No obstante, y pese a que la dicha duró más años de los que pensaba posibles, se fue extinguiendo como una llama en la oscuridad. La madre de mi amada falleció –no encontré ningún 13 posible en la fecha, pese a que lo busqué; era evidente que tan terrible maldición sólo me había perseguido a mí, por estar predestinado a ella desde el mismo día de mi nacimiento- y ella tuvo que viajar a Baviera para asistir al funeral.

Tal vez no lo haya concretado; apenas he mencionado que la conocí gracias a mi trabajo, pero ella nació en Alemania. El viaje y las reuniones con la familia podrían extenderse hasta más de dos semanas, incluso. Nada me hubiera complacido más que acompañarla en tan duros momentos, pero yo tenía un trabajo urgente que realizar, y no podíamos permitirnos perder ese dinero si queríamos mantener la gran casa en la que vivíamos. De hecho, habíamos tenido que despedir a la mayoría de los criados, y ya sólo quedaba una que acudía a limpiar nuestro hogar una vez a la semana.

De modo que ella partió y yo quedé solo en la mansión. Entonces, comencé a tener terribles pesadillas, que yo tomé por augurios. Soñaba con Adara muerta; con sangre, con dolor. No entendía el por qué de estos presagios, hasta que reparé en un terrible hecho: faltaban unos pocos días para nuestro decimotercer aniversario.

Y supe, con toda seguridad de la que mi mente era capaz, que Adara fallecería aquel mismo día.
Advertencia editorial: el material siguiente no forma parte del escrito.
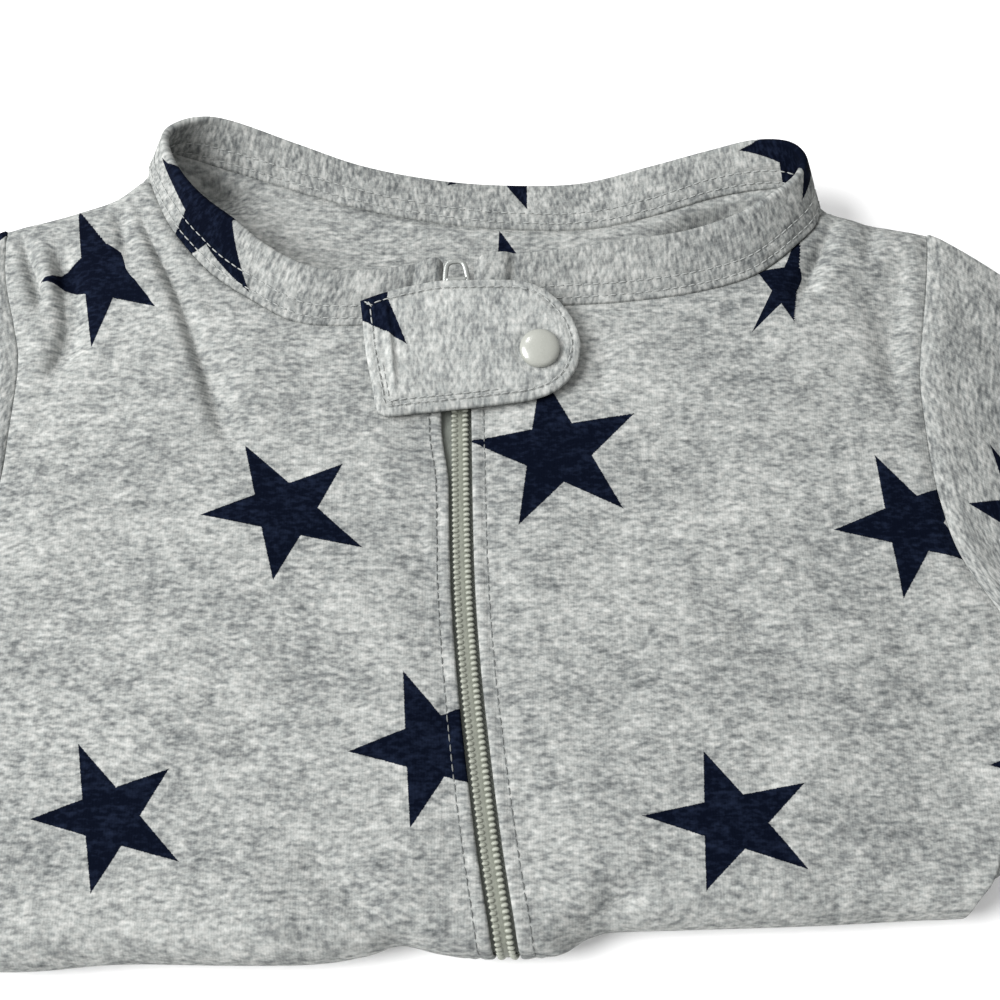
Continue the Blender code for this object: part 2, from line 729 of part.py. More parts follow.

Ni siquiera estaba a mi lado para poder protegerla del mal que la amenazara.

Atenazado por la certeza de que tan terrible desgracia no tendría remedio posible, decidí poner fin a mi vida. Para ello, opté por el envenenamiento, mezclando una gran cantidad de absenta y de láudano, convencido de que dicha combinación me llevaría directamente a los brazos de la Muerte. Necesitaba escapar como fuera de la terrible desdicha que conllevaría la muerte de mi amada, la única razón de mi existencia.

No disponía de mucha cantidad de ninguno de los dos brebajes, pero, como ya he dicho, pensé que la combinación sería suficiente, de modo que procedí a saciar mi sed. El veneno empezó a fluir por mis venas y comencé a sentirme mal, pero supe que no bastaría. No habría suficiente.
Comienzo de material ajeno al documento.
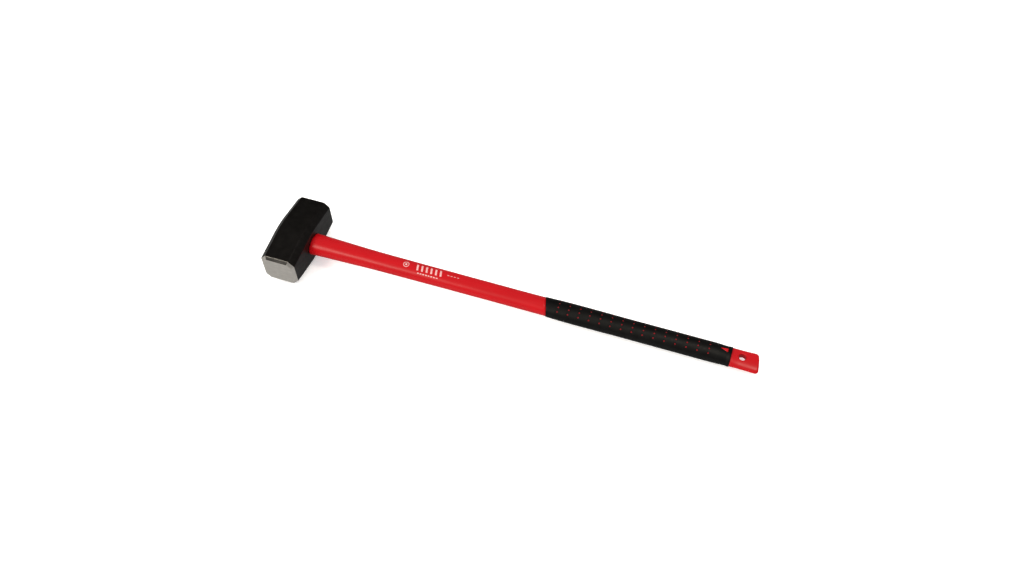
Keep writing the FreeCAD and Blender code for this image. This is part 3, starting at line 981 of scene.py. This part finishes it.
def forge_relief(head):
    """Shallow unevenness left by forging and painting, nowhere on the ground ends."""
    mesh = head.data
    places = np.array([point.co for point in mesh.vertices])
    normals = np.array([point.normal for point in mesh.vertices])
    ground_from = (HEAD_HALF_LENGTH - FACE_BEVEL - BEVEL_ROUND) * MM
    fade = np.clip((ground_from - np.abs(places[:, 1])) / (FORGE_FADE * MM), 0, 1)
    relief = sum(depth * np.array([noise.noise(Vector(p) / (length * MM)) for p in places])
                 for depth, length in FORGE_WAVES)
    places += normals * (relief * fade * MM)[:, None]
    mesh.vertices.foreach_set("co", places.ravel())
    mesh.update()


def hammer_head():
    """Octagonal head with bulged cheeks, an oval eye, bevelled rims and crowned ground faces."""
    skin = Skin()
    half = head_rows()
    sections = [(-y, inset, coat) for y, inset, coat in half[:0:-1]] + half
    points = np.array([octagon_ring(y, inset) for y, inset, _ in sections])
    for side, column in zip((1, -1), EYE_COLUMNS):
        shape_eye(points, side, column)
    numbers = skin.add(points)
    middle = len(sections) // 2
    mask = window_mask(points.shape[:2], [(middle, column, EYE_RIM) for column in EYE_COLUMNS])
    for i in range(len(sections) - 1):
        coats = {sections[i][2], sections[i + 1][2]}
        if RIM in coats:        # painted shade: beside the cheeks the bevels get a darker copy of the ground steel, for their dark reflection
            for first in CHEEK_COLUMNS:
                skin.grid(numbers[i:i + 2, first:first + CHEEK_STEPS + 1], paint=RIM)
                mask[i, first:first + CHEEK_STEPS] = True
        coat = LACQUER if coats == {LACQUER} else GROUND
        skin.grid(numbers[i:i + 2], wrap=True, skip=mask[i:i + 1], paint=coat)
    line_eye(skin, numbers, points)
    striking_face(skin, numbers[-1], points[-1], 1)
    striking_face(skin, numbers[0], points[0], -1)
    bright = ground_steel("ground_steel", (0.56, 0.535, 0.50), (0.73, 0.70, 0.655))
    # Darker copy of the ground steel: painted shade on the bevels beside the cheeks.
    dull = ground_steel("bevel_steel_painted_shade", (0.10, 0.097, 0.092), (0.19, 0.183, 0.172))
    head = skin.build("head_skin", [lacquer(), bright, dull], "hammer_head")
    forge_relief(head)


# ---- Inside the eye ----

BOND_STEPS = 96
BOND_COLUMNS = np.linspace(0, 2 * math.pi, BOND_STEPS + 1)[:-1]
RESIN_CLIMB = 0.9               # how far the resin is drawn up the steel and the rod
RESIN_RIPPLE = 0.12
RIPPLE_WAVES = (4, 3)           # across the resin's surface and round it
RESIN_RINGS = 13
BOND_RINGS = 11
CORE_CHAMFER = 0.4
SAWN_LENGTH = 2.0               # a ring this close to the rod's cut end keeps its edge crisp
CORE_END_SHARES = (0.1, 0.3, 0.5, 0.7, 0.85)
CORE_RINGS = 20


def eye_size(x):
    """Half width and half height of the eye's passage at x."""
    share = EYE_WAIST_SHARE + (1 - EYE_WAIST_SHARE) * (x / HEAD_HALF_WIDTH) ** 2
    return EYE_MOUTH[0] * share, EYE_MOUTH[1] * share


def resin_plug():
    """Cast resin round the core, its free surface drawn up where it wets the steel and the rod."""
    skin = Skin()
    level = RESIN_LOW[0]
    wall = eye_size(level)
    rings = []
    across, around = RIPPLE_WAVES
    for share in np.linspace(0, 1, RESIN_RINGS):
        size = [core + share * (steel - core) for core, steel in zip(CORE_HALF, wall)]
        climb = RESIN_CLIMB * (2 * share - 1) ** 4
        ripple = [noise.noise(Vector((across * share, around * math.sin(a), around * math.cos(a))))
                  for a in BOND_COLUMNS]
        x = level - climb + RESIN_RIPPLE * np.array(ripple)
        rings.append(skin.add(oval_points(*size, x, BOND_COLUMNS)))
    for x in np.linspace(level, RESIN_HIGH[0], BOND_RINGS + 1)[1:]:
        rings.append(skin.add(oval_points(*eye_size(x), x, BOND_COLUMNS)))
    rings.append(skin.add(oval_points(*CORE_HALF, RESIN_HIGH[0], BOND_COLUMNS)))
    skin.loops(*rings, rings[0])
    skin.build("resin_plug", [set_resin()], "eye_resin")


def core_rod():
    """Pultruded rod with a sawn, lightly chamfered end in the eye."""
    skin = Skin()
    rings = []
    for share in CORE_END_SHARES:
        size = (CORE_HALF[0] * share, CORE_HALF[1] * share)
        rings.append(skin.add(oval_points(*size, CORE_LOW[0], BOND_COLUMNS)))
    inner = (CORE_HALF[0] - CORE_CHAMFER, CORE_HALF[1] - CORE_CHAMFER)
    rings.append(skin.add(oval_points(*inner, CORE_LOW[0], BOND_COLUMNS)))
    near_end = (CORE_LOW[0] + CORE_CHAMFER, CORE_LOW[0] + SAWN_LENGTH)
    for x in (*near_end, *np.linspace(0, CORE_HIGH[0], CORE_RINGS)):
        rings.append(skin.add(oval_points(*CORE_HALF, x, BOND_COLUMNS)))
    skin.loops(*rings)
    skin.fan(rings[0], (CORE_LOW[0], 0.0, AXIS_Z))
    skin.fan(rings[-1], (CORE_HIGH[0], 0.0, AXIS_Z))
    skin.build("core_rod", [glass_rod()], "fibreglass_core")


def finish_dam_ring():
    """The sealing ring keeps its CAD shape and gets its material."""
    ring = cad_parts["resin_dam_ring"]
    ring.data.materials.clear()
    ring.data.materials.append(dam_rubber())


# ---- Studio ----

CHEEK_EDGE_X = HEAD_HALF_WIDTH - CORNER_LEG  # the head rests on this edge of its cheek, in millimetres
GRIP_REST = (788.0, 25.0)       # the grip touches the table here: X and Z in millimetres
FLOOR_SIZE = 14.0
TABLE_GAP = 0.0001              # the table stays this far below the cheek
WARM_WHITE = (1.0, 0.93, 0.80)
ROOM_LIGHT = 1.3
LAMPS = (                       # name, place, aim, size and power of each soft box
    ("key", (-0.95, -1.30, 1.85), (0.1, 0.0, 0.04), (0.9, 0.75), 35.0),
    ("tail_glow", (0.92, -0.04, 1.6), (0.85, 0.0, 0.04), (0.28, 0.28), 8.0),
)
CAMERA_PLACE = (0.7828, -0.9854, 1.4845)
CAMERA_AIM = (0.4114, 0.0248, 0.0405)
CAMERA_ROLL = 1.36              # degrees
CAMERA_LENS = 35.29             # millimetres, on a sensor 36 mm wide


def table_top():
    """Pale floor, tilted just enough to touch both the cheek's edge and the grip."""
    half = FLOOR_SIZE / 2
    mesh = bpy.data.meshes.new("table_top")
    corners = [(-half, -half, 0), (half, -half, 0), (half, half, 0), (-half, half, 0)]
    mesh.from_pydata(corners, [], [(0, 1, 2, 3)])
    mesh.materials.append(studio_floor())
    table = bpy.data.objects.new("table_top", mesh)
    tilt = math.atan2(GRIP_REST[1], GRIP_REST[0] - CHEEK_EDGE_X)
    place = Matrix.Translation((CHEEK_EDGE_X * MM, 0, -TABLE_GAP))
    table.matrix_world = place @ Matrix.Rotation(-tilt, 4, "Y")
    bpy.context.scene.collection.objects.link(table)


def soft_light(name, place, aim, size, power):
    """Rectangular soft box."""
    data = bpy.data.lights.new(name, "AREA")
    data.shape = "RECTANGLE"
    data.size, data.size_y = size
    data.energy = power
    data.color = WARM_WHITE
    lamp = bpy.data.objects.new(name, data)
    lamp.location = place
    lamp.rotation_euler = (Vector(aim) - Vector(place)).to_track_quat("-Z", "Y").to_euler()
    bpy.context.scene.collection.objects.link(lamp)


def surroundings():
    """Even pale room light that leaves no reflections."""
    world = bpy.data.worlds.new("studio")
    world.use_nodes = True
    back = world.node_tree.nodes["Background"]
    back.inputs["Color"].default_value = (1.0, 1.0, 1.0, 1.0)
    back.inputs["Strength"].default_value = ROOM_LIGHT
    bpy.context.scene.world = world
    world.cycles_visibility.glossy = False


def camera():
    """Camera beside the grip, looking down."""
    data = bpy.data.cameras.new("camera")
    data.lens = CAMERA_LENS
    cam = bpy.data.objects.new("camera", data)
    cam.location = CAMERA_PLACE
    look = (Vector(CAMERA_AIM) - Vector(CAMERA_PLACE)).to_track_quat("-Z", "Y")
    cam.rotation_mode = "QUATERNION"
    cam.rotation_quaternion = look @ Matrix.Rotation(math.radians(-CAMERA_ROLL), 3, "Z").to_quaternion()
    bpy.context.scene.collection.objects.link(cam)
    bpy.context.scene.camera = cam


def studio():
    """Table, light and camera."""
    table_top()
    surroundings()
    for lamp in LAMPS:
        soft_light(*lamp)
    camera()
    bpy.context.scene.view_settings.view_transform = "Standard"


hammer_head()
resin_plug()
core_rod()
finish_dam_ring()
sleeve()
rubber_grip()
printed_marks()
studio()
De modo, que, tambaleándome, me dirigí a por un cuchillo para cortar mis venas a la altura de la muñeca. Apenas podía andar, pero conseguí llegar hasta él y empuñarlo. Lo que pasó después no puedo explicarlo con claridad.

Mi intención era poner fin a mi vida, pero me vi sumergido en una espiral de locuras y alucinaciones producidas por la absenta y el láudano. Vi frente a mí al número 13 –no, no un número 13 escrito, sino el propio número 13 en toda la magnitud de su maldición, aunque esto no pueda ser comprendido por una mente cuerda o libre de drogas- y lo apuñalé, lo apuñalé con toda mi rabia, en venganza por todo lo que me había hecho.

Después caí desmayado por la droga, y todos los demás sucesos hasta mi llegada a este lugar son un poco confusos. Soy vagamente consciente de haber visto el cadáver de Adara en el suelo. Según los hombres que me arrestaron, ella volvió de Baviera aquel día y yo la apuñalé 13 veces sin motivo aparente, poniendo fin a su vida.


Es de esta forma como he acabado aquí, en una prisión recién inaugurada. Al parecer, dado que mi cordura está en tela de juicio, no seré ejecutado; si bien es cierto que no podré salir de aquí en lo que me resta de vida. Y así concluye, con todo detalle posible, la historia que quería contar. Oh, ¿mi nombre? Es bien cierto que he omitido este detalle, pero ha sido deliberadamente, dado que no quiero manchar la reputación de mi familia. Podéis llamarme por mi nombre en la prisión, el que me fue asignado al llegar: el prisionero 0013.